Plaintiffs' First-Amended Complaint ("FAC") alleges causes of action for: (1) Violation of Truth-in-Lending Act ("TILA")-Rescission and Statutory Damages against Defendant Equifirst; (2) Violation of California Rosenthal Act ("RFDCPA") Cal. Civil Code §1788 against Defendant Ocwen; (3) Negligence against all Defendants; (4) Violation of Real Estate Settlement Procedures Act ("RESPA") against Defendants Equifirst and Ocwen; (5) Breach of Fiduciary Duty against Defendants Coleman, Affluent Lending, Equifirst, and Nystrom; (6) Fraud against all Defendants; (7) Violations of California Business & Professions Code § 17200 ("UCL") against all Defendants; (8) Breach of Contract or in the alternative Rescission of Contract against Defendants Coleman, Nystrom, and Equifirst ; (9) Breach of Implied Covenant of Good Faith and Fair Dealing against Defendants Coleman, Nystrom, and Equifirst; and (10) Wrongful Foreclosure against Defendants Ocwen, Aztec, and Deutsche Bank.
Defendants Ocwen, Equifirst, Deutsche Bank and MERS now move to have the case dismissed for failure to state a claim. Plaintiffs filed an opposition on December 22, 2009.
On December 23, 2009, the court took the matter under submission without oral argument.
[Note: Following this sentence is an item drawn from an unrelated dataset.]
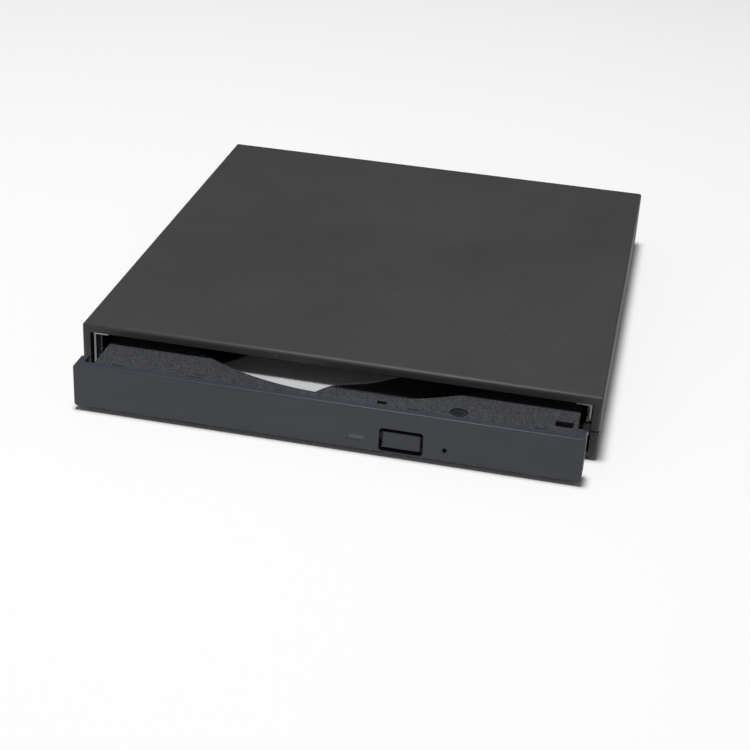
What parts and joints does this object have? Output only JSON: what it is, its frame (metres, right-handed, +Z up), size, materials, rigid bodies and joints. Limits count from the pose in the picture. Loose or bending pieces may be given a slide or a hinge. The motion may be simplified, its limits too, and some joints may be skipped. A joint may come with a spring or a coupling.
{
  "type": "external optical drive",
  "caption": "External optical drive in a flat black plastic case, its slim disc tray standing out a little way in front",
  "frame": {"origin": "centre of the footprint on the table, with the tray standing out 13.3 mm in front of the case", "axes": "+Z up, +X to the right of the user facing the bezel, +Y from the bezel back to the rear sockets"},
  "size_m": [0.133, 0.1534, 0.0178],
  "materials": {
    "case_plastic": "matte",
    "foot_rubber": "matte",
    "zinc_steel": "satin",
    "screw_steel": "satin",
    "black_screw_steel": "satin",
    "slide_plastic": "satin",
    "rail_steel": "polished",
    "board_green": "satin",
    "chip_black": "matte",
    "connector_black": "satin",
    "connector_cream": "satin",
    "socket_steel": "satin",
    "ground_steel": "polished",
    "spring_steel": "polished",
    "flex_film": "satin",
    "tray_plastic": "matte",
    "bezel_plastic": "satin",
    "clear_plastic": "satin",
    "led_resin": "satin",
    "switch_metal": "satin",
    "copper_winding": "satin",
    "plate_steel": "satin",
    "frame_steel": "satin",
    "damper_rubber": "matte",
    "motor_steel": "satin",
    "lever_steel": "satin",
    "table_plastic": "matte",
    "hub_metal": "satin",
    "claw_plastic": "satin",
    "sled_metal": "satin",
    "lens_holder_plastic": "matte",
    "wire_copper": "polished",
    "lens_glass": "polished"
  },
  "bodies": {
    "case": {"top_cover": "case_plastic", "bottom_case": "case_plastic", "rubber_feet": "foot_rubber", "case_screws": "screw_steel", "chassis_bottom": "zinc_steel", "chassis_top": "zinc_steel", "chassis_screws": "screw_steel", "left_rail_guide": "slide_plastic", "right_rail_guide": "slide_plastic", "main_board": "board_green", "main_board_chips": "chip_black", "drive_connector": "connector_black", "bridge_connector": "connector_cream", "bridge_board": "board_green", "bridge_chips": "chip_black", "board_screws": "screw_steel", "usb_socket": "socket_steel", "dc_socket": "connector_black", "rear_bracket": "zinc_steel", "bracket_screw": "screw_steel", "latch_post": "ground_steel", "eject_guide_pin": "ground_steel", "eject_spring": "spring_steel", "flex_cable": "flex_film"},
    "left_rail": {"left_rail": "rail_steel"},
    "right_rail": {"right_rail": "rail_steel"},
    "tray": {"tray": "tray_plastic", "bezel": "bezel_plastic", "light_pipe": "clear_plastic", "tray_screw": "black_screw_steel", "tray_board": "board_green", "indicator_led": "led_resin", "eject_switch": "switch_metal", "latch_solenoid": "copper_winding", "tray_bottom_cover": "zinc_steel", "mechanism_cover": "plate_steel", "cover_screws": "screw_steel", "traverse_frame": "frame_steel", "rubber_dampers": "damper_rubber", "damper_screws": "screw_steel", "spindle_motor": "motor_steel", "guide_rods": "ground_steel", "sled_motor": "motor_steel"},
    "eject_button": {"eject_button": "bezel_plastic"},
    "latch_lever": {"latch_lever": "lever_steel"},
    "turntable": {"turntable": "table_plastic", "disc_hub": "hub_metal", "hub_claws": "claw_plastic"},
    "sled": {"pickup_sled": "sled_metal", "pickup_cover": "zinc_steel", "suspension_wires": "wire_copper"},
    "lens": {"lens_frame": "lens_holder_plastic", "objective_lens": "lens_glass"},
    "lead_screw": {"lead_screw": "ground_steel"}
  },
  "joints": [
    {"name": "tray_slide", "type": "slide", "parent": "case", "child": "tray", "axis": [0, -1, 0], "range_m": [-0.008, 0.114], "deforming": ["eject_spring", "flex_cable"]},
    {"name": "left_rail_slide", "type": "slide", "parent": "case", "child": "left_rail", "axis": [0, -1, 0], "range_m": [-0.0045, 0.0575]},
    {"name": "right_rail_slide", "type": "slide", "parent": "case", "child": "right_rail", "axis": [0, -1, 0], "range_m": [-0.0045, 0.0575]},
    {"name": "eject_button_press", "type": "slide", "parent": "tray", "child": "eject_button", "axis": [0, 1, 0], "range_m": [0, 0.0006], "stiffness_N_per_m": 200},
    {"name": "latch_swing", "type": "hinge", "parent": "tray", "child": "latch_lever", "pos_m": [0.044, -0.06865, 0.0043], "axis": [0, 0, 1], "range_deg": [0, 10]},
    {"name": "turntable_spin", "type": "hinge", "parent": "tray", "child": "turntable", "pos_m": [0, -0.01175, 0.0108], "axis": [0, 0, 1], "continuous": true},
    {"name": "sled_slide", "type": "slide", "parent": "tray", "child": "sled", "axis": [-0.6428, -0.766, 0], "range_m": [-0.0021, 0.0301]},
    {"name": "lead_screw_spin", "type": "hinge", "parent": "tray", "child": "lead_screw", "pos_m": [-0.03215, -0.02393, 0.0061], "axis": [-0.6428, -0.766, 0], "continuous": true},
    {"name": "lens_focus", "type": "slide", "parent": "sled", "child": "lens", "axis": [0, 0, 1], "range_m": [-0.0003, 0.0003], "stiffness_N_per_m": 30}
  ],
  "couplings": [
    {"joint": "left_rail_slide", "follows": "tray_slide", "ratio": 0.5},
    {"joint": "right_rail_slide", "follows": "tray_slide", "ratio": 0.5}
  ]
}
Under Federal Rule of Civil Procedure 12(b)(6), a claim may be dismissed because of the plaintiff's "failure to state a claim upon which relief can be granted." Fed. R. Civ. P. 12(b)(6). A dismissal under Rule 12(b)(6) may be based on the lack of a cognizable legal theory or on the absence of sufficient facts alleged under a cognizable legal theory. Johnson v. Riverside Healthcare Sys., 534 F.3d 1116, 1121 (9th Cir. 2008); Navarro v. Block, 250 F.3d 729, 732 (9th Cir. 2001). In reviewing a complaint under Rule 12(b)(6), all allegations of material fact are taken as true and construed in the light most favorable to the non-moving party. Marceau v. Blackfeet Hous. Auth., 540 F.3d 916, 919 (9th Cir. 2008); Vignolo v. Miller, 120 F.3d 1075, 1077 (9th Cir. 1999). The Court must also assume that general allegations embrace the necessary, specific facts to support the claim. Smith v. Pacific Prop. and Dev. Corp., 358 F.3d 1097, 1106 (9th Cir. 2004); Peloza v. Capistrano Unified Sch. Dist., 37 F.3d 517, 521 (9th Cir. 1994). But, the Court is not required "to accept as true allegations that are merely conclusory, unwarranted deductions of fact, or unreasonable inferences." In re Gilead Scis. Sec. Litig., 536 F.3d 1049, 1056-57 (9th Cir. 2008); Sprewell v. Golden State Warriors, 266 F.3d 979, 988 (9th Cir. 2001). Although they may provide the framework of a complaint, legal conclusions are not accepted as true and "[t]hreadbare recitals of elements of a cause of action, supported by mere conclusory statements, do not suffice." Ashcroft v. Iqbal, 129 S.Ct. 1937, 1949-50 (2009); see also Warren v. Fox Family Worldwide, Inc., 328 F.3d 1136, 1139 (9th Cir. 2003). Furthermore, Courts will not assume that plaintiffs "can prove facts which [they have] not alleged, or that the defendants have violated . . . laws in ways that have not been alleged." Associated General Contractors of California, Inc. v. California State Council of Carpenters, 459 U.S. 519, 526 (1983). As the Supreme Court has recently explained:
While a complaint attacked by a Rule 12(b)(6) motion to dismiss does not need detailed factual allegations, a plaintiff's obligation to provide the 'grounds' of his 'entitlement to relief' requires more than labels and conclusions, and a formulaic recitation of the elements of a cause of action will not do. Factual allegations must be enough to raise a right to relief above the speculative level, on the assumption that all the allegations in the complaint are true (even if doubtful in fact).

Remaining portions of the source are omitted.